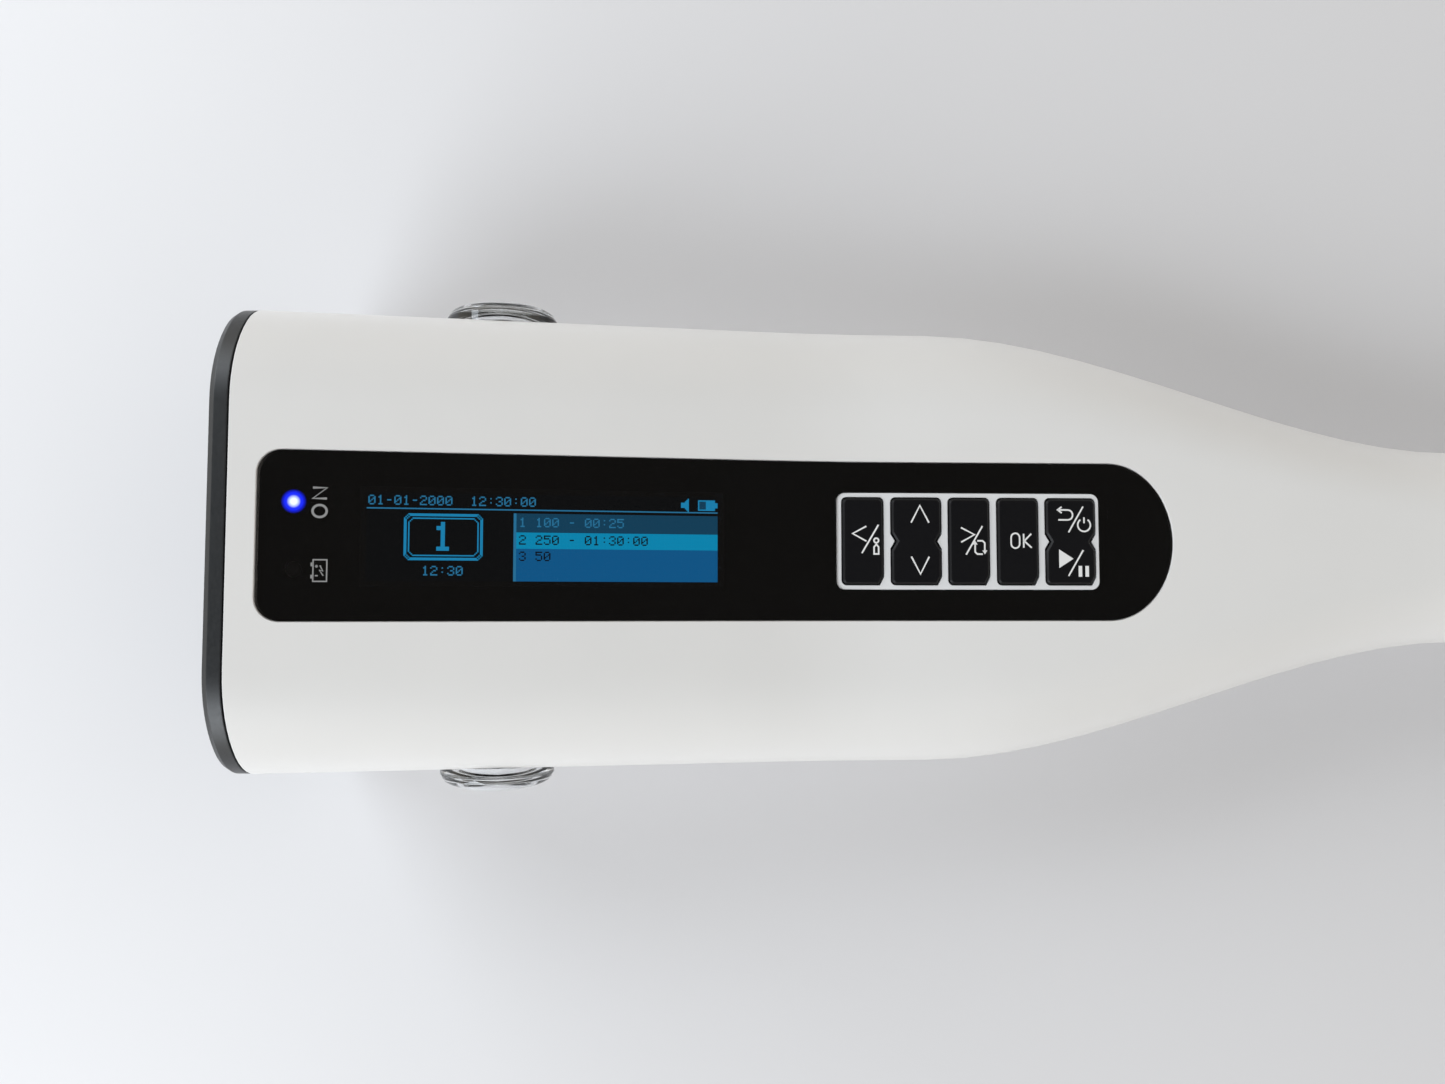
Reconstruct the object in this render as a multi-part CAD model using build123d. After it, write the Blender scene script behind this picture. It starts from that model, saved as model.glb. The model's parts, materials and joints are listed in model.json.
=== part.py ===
from build123d import *
from math import acos, cos, pi, radians, sin, sqrt, tan
import os

# A portable infusion pump lying on its back. Sizes are in millimetres.
# x runs from the joint between housing and door towards the grip, y across, z up from the table.

# Housing outline
end_height = 76.5
head_half_width = 52.5
grip_half_width = 24.0
shoulder_start = 154.0
shoulder_end = 289.0
grip_length = 77.0
housing_end = shoulder_end + grip_length
wall = 3.0
foot_stand = 1.2
grip_lift = 2.0
parting_height = 24.0
parting_groove = 0.3
parting_groove_depth = 0.7
steep = radians(10)
gentle = radians(3)
bend_x = 129.0
bend_radius = 229.0
neck_bend_x = 278.0
neck_bend_half = 16.0
crest_flat = 28.5
crest_drop = 20.0
base_flat = 38.5
base_rise = 14.0
grip_flat = 6.0
grip_rise = 20.5

# End door and its hinge
door_thickness = 4.7
door_gap = 0.5
door_skin = 2.5
door_rim = 4.0
hinge_radius = door_thickness / 2
hinge_x = -door_gap - hinge_radius
hinge_z = foot_stand + hinge_radius
hinge_pin_radius = 1.1
running_gap = 0.05
moving_gap = 0.3
hinge_spans = [(-34.0, -22.0), (-10.0, 10.0), (22.0, 34.0)]
door_spans = [(-22.0 + moving_gap, -10.0 - moving_gap), (10.0 + moving_gap, 22.0 - moving_gap)]

# Front panel with its display and keys
panel_start = 5.8
panel_end = 209.6
panel_half_width = 18.25
panel_corner = 5.0
panel_nose = 15.2
panel_sink = 0.3
panel_thickness = 1.5
mask_thickness = 0.15
panel_edge_gap = 0.15
mask_depth = panel_sink + panel_thickness
ledge_depth = mask_depth + mask_thickness
pad_depth = wall + 0.1
display_x = 65.6
display_length = 88.0
display_width = 28.0
display_glass = 2.0
bracket_length = 96.0
bracket_shift = 1.4
view_length = 79.5
view_width = 21.6
board = 1.6
keypad_x = 161.35
bezel_length = 61.5
bezel_width = 22.3
bezel_corner = 1.9
key_half = 10.2
key_gap = 0.25
key_corner = 1.2
key_rise = 0.5
key_bevel = 0.45
key_travel = 0.8
key_spans = [(131.7, 141.6), (143.1, 155.1), (156.5, 166.4), (167.9, 177.9), (179.3, 191.35)]
key_names = ["key_back", "key_up_down", "key_next", "key_ok", "key_power_play"]
rockers = ["key_up_down", "key_power_play"]
notch_depth = 1.0
notch_height = 3.4
pivot_depth = 2.6
pivot_radius = 0.7

# Lights
led_x = 13.2
led_y = 7.2
lens_x = 50.1
lens_z = 38.0
lens_radius = 13.5
lens_rim = 2.9
lens_height = 6.3

# Pump
rotor_z = 33.0
chamber_depth = 14.0
deck_thickness = 4.0
pitch_radius = 17.0
roller_radius = 5.0
squeeze_gap = 2.4
track_radius = pitch_radius + roller_radius + squeeze_gap
track_thickness = 3.0
shaft_radius = 4.0
bearing_radius = 7.0
bearing_width = 4.0
gear_module = 1.0
gear_teeth = 40
pinion_teeth = 12
pressure_angle = radians(25)
backlash = 0.16
gear_start = 23.5
gear_width = 5.5
motor_y = gear_module * (gear_teeth + pinion_teeth) / 2
motor_start = 32.0
motor_side = 35.0
motor_length = 34.0
motor_shaft_radius = 2.5
tube_z = 16.0
tube_slot = 6.0
sensor_y = 35.5

# Power
cell_radius = 9.2
cell_length = 65.0
cell_y = 9.5
holder_start = 222.0
cap_length = 15.0
socket_radius = 2.8

deck_face = chamber_depth + deck_thickness
total_length = door_gap + door_thickness + housing_end + cap_length
middle_x = housing_end + cap_length - total_length / 2


def mix(low, high, share):
    return low + (high - low) * share


def bend_centre():
    """Centre of the arc that joins the two slopes of the top line, seen from the side."""
    middle = (steep + gentle) / 2
    reach = bend_radius / cos((steep - gentle) / 2)
    corner_z = end_height - tan(steep) * bend_x
    return bend_x + reach * sin(middle), corner_z + reach * cos(middle)


def crest_key(depth, slope):
    """Point on the bend where the top line has this slope, at a depth below it."""
    centre_x, centre_z = bend_centre()
    reach = bend_radius + depth
    return centre_x - reach * sin(slope), centre_z - reach * cos(slope)


def crest(x):
    """Height of the housing's top line."""
    start = crest_key(0, steep)
    end = crest_key(0, gentle)
    if x < start[0]:
        return start[1] + tan(steep) * (start[0] - x)
    if x > end[0]:
        over = x - neck_bend_x
        if over < -neck_bend_half:
            levelled = 0.0
        elif over > neck_bend_half:
            levelled = over
        else:
            levelled = (over + neck_bend_half) ** 2 / (4 * neck_bend_half)
        return end[1] - tan(gentle) * (x - end[0] - levelled)
    centre_x, centre_z = bend_centre()
    return centre_z - sqrt(bend_radius ** 2 - (x - centre_x) ** 2)


def crest_slope(x):
    return steep if x < bend_x else gentle


def crest_plane(x):
    """Plane on the top line, its x along the slope and its z straight out."""
    slope = crest_slope(x)
    return Plane(origin=(x, 0, crest(x)), x_dir=(cos(slope), 0, -sin(slope)), z_dir=(sin(slope), 0, cos(slope)))


def corner(flat, across, centre, rise):
    """Rounded corners left and right of a flat, each two arcs that meet where the surface leans by 45 degrees."""
    up = 1 if rise > 0 else -1
    change = (across - abs(rise)) / (2 - sqrt(2))
    flat_radius = abs(rise) + change
    side_radius = across - change

    def point(y, z, radius, angle):
        return flat + y + radius * cos(radians(angle)), centre + up * (z + radius * sin(radians(angle)))

    points = [point(0, -change, flat_radius, angle) for angle in (90, 67.5, 45)]
    points += [point(change, 0, side_radius, angle) for angle in (22.5, 0)]
    mirrored = [(-y, z) for y, z in points]
    return [[ThreePointArc(*run[i:i + 3]) for i in (0, 2)] for run in (points, mirrored)]


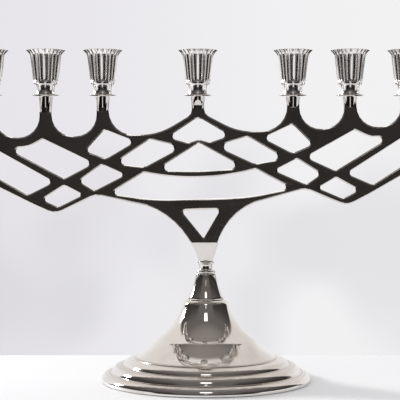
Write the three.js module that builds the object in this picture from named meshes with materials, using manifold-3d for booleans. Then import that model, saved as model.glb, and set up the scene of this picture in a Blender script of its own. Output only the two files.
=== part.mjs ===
// A nine-light table menorah in polished silver plate.
//
// An openwork branch frame stands on a stack of turned rings over a spun, stepped bell. Nine fluted
// candle cups sit in one level row, each on its own drip pan, and screw down on studs in the frame's
// stems. One tie rod runs down from the frame's neck and clamps the whole stack to the bell.
//
// Millimetres, +Z up. The origin is on the table, on the axis of the bell. The row of cups runs along
// X, and the front of the openwork faces -Y.
import * as THREE from "three";
import { mergeVertices } from "three/addons/utils/BufferGeometryUtils.js";
import Module from "manifold-3d";

// Clearances
const SEAT_GAP = 0.3; // between faces that touch
const STUD_CLEARANCE = 0.2; // round a stud or the tie rod, on the radius
const PAN_CLEARANCE = 0.5; // round a stud where it passes a drip pan, on the radius

// The foot
const BASE_RADIUS = 73.2;
const BASE_HEIGHT = 57;
const SHEET = 1.2; // wall of the spun bell
const RIM_LIFT = 0.4; // the rim stays this far above the table
const RIM_LIP = 1.8; // upright edge at the foot of the rim
const RIM_HEIGHT = 3.9; // rise of the rim's nose above its lip
const STEP_HEIGHT = 4.8; // rise of the middle step's nose
const TOP_STEP_HEIGHT = 3.8;
const STEP_WIDTH = 7.2; // from the rim in to the middle step
const TOP_STEP_WIDTH = 8;
const NOSE_RUN = 4; // each step's rounded nose leans in this far
const TREAD_FALL = 0.35; // each tread falls this much to its nose
const FLARE_RISE = 1; // rise of the top tread to the foot of the flare
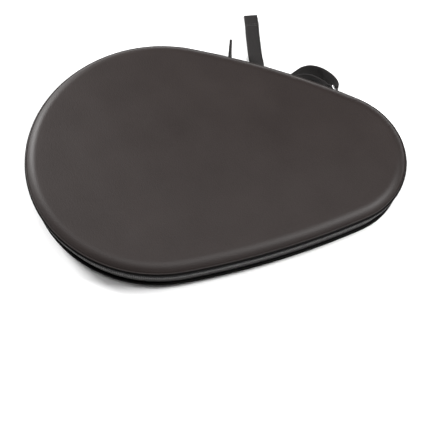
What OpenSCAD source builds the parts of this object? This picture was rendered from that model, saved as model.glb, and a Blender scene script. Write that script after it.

============

Give back, verbatim, the lines from the top of the entries above through the line containing "# x runs from".

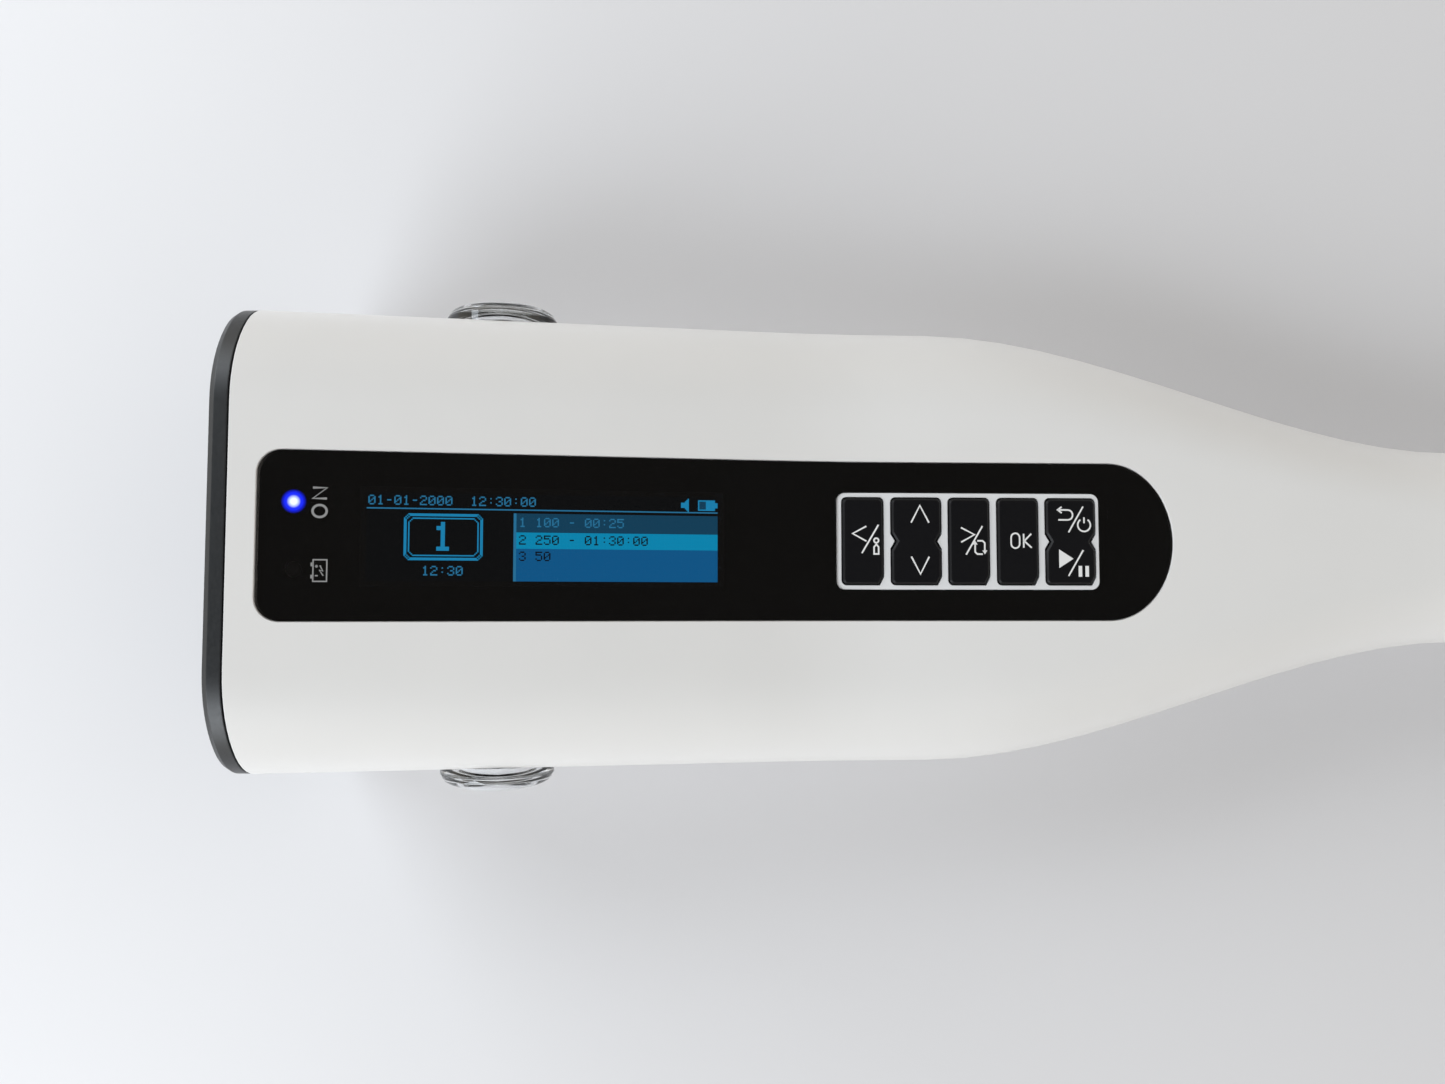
Reconstruct the object in this render as a multi-part CAD model using build123d. After it, write the Blender scene script behind this picture. It starts from that model, saved as model.glb. The model's parts, materials and joints are listed in model.json.
=== part.py ===
from build123d import *
from math import acos, cos, pi, radians, sin, sqrt, tan
import os

# A portable infusion pump lying on its back. Sizes are in millimetres.
# x runs from the joint between housing and door towards the grip, y across, z up from the table.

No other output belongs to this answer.